UMNO, partai terbesar dalam koalisi pemerintahan Malaysia saat ini, menarik diri dari aliansi politik Perikatan Nasional yang dipimpin oleh Perdana Menteri Muhyiddin Yassin. Keputusan UMNO itu memperlemah posisi PM.
Oleh
Mahdi Muhammad & Mh Samsul Hadi
·6 menit baca
KUALA LUMPUR, JUMAT — Manuver politik dilakukan oleh Organisasi Nasional Melayu Bersatu atau UMNO, partai terbesar dalam aliansi politik Perdana Menteri Malaysia Muhyiddin Yassin.

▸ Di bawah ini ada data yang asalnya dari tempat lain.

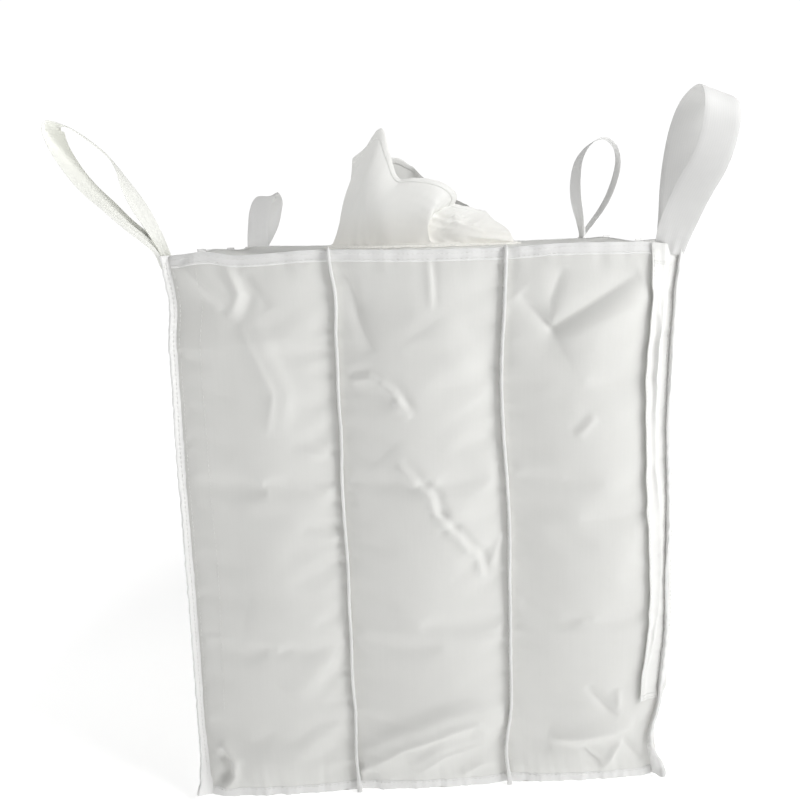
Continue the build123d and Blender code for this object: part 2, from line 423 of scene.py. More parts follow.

Presiden UMNO Ahmad Zahid Hamidi, Kamis (30/7/2020), mengeluarkan pernyataan mengejutkan yang menyebutkan bahwa partai itu tidak akan menjadi bagian dari Perikatan Nasional atau PN, aliansi politik yang dipimpin oleh PM Muhyiddin.
UMNO berencana akan berkonsentrasi memperkuat koalisi Mufakat Nasional (MN) bersama PAS (Partai Islam Se-Malaysia). Keputusan itu dikeluarkan setelah mantan Presiden UMNO yang juga mantan PM, Najib Razak, dihukum penjara dalam kasus korupsi dana perusahaan investasi negara 1MDB.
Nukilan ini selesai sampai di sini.